Too many banks want to expand their mortgage books. Abbey National, Lloyds Bank and the Alliance & Leicester are among the financial institutions aggressively trying to win new business. Meanwhile, some of the building societies are fighting back.

As supervisor, Mr Foot is in the unique position to see every bank's and many building societies' future plans for the mortgage market. "We can put these together and see the numbers don't add up. Somebody is going to be disappointed," he told the Financial Times.

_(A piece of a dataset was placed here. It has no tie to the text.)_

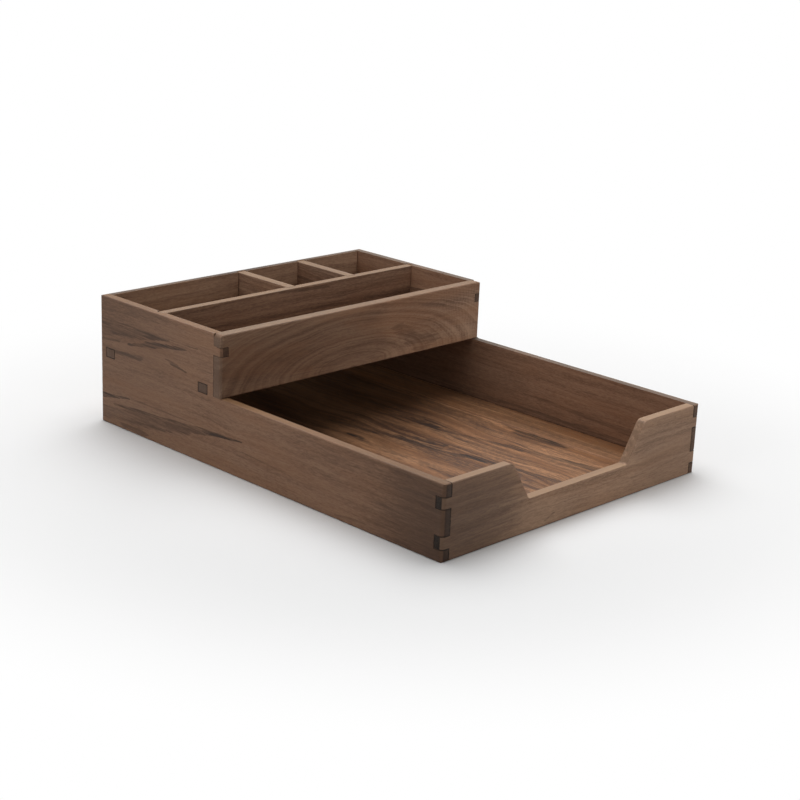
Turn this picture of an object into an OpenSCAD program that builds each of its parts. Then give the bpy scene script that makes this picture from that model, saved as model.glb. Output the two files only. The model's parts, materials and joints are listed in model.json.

It would need a stupendous recovery in the housing market to justify the current mortgage hopes of the banking industry. Even with house prices finally hardening, the confidence is overdone. There will be tears before bedtime unless the banks heed Mr Foot.

Greedy Granada

THERE is cheek, and there is outrageous chutzpah. Granada's Gerry Robinson has the latter. The Office of Fair Trading allowed him 15 months to dispose of the motorway service stations acquired in the Forte deal. Instead of finding a buyer, he seems more intent on exploiting its temporary monopolistic stranglehold to the full. As Richard Phillips reports below, he has already raised prices, in some cases by twice the inflation rate. And he can go on exploiting that monopoly power for another 14 months. The OFT has been too generous. My advice to motorists, meanwhile, is: don't venture on to the M4 with an empty stomach.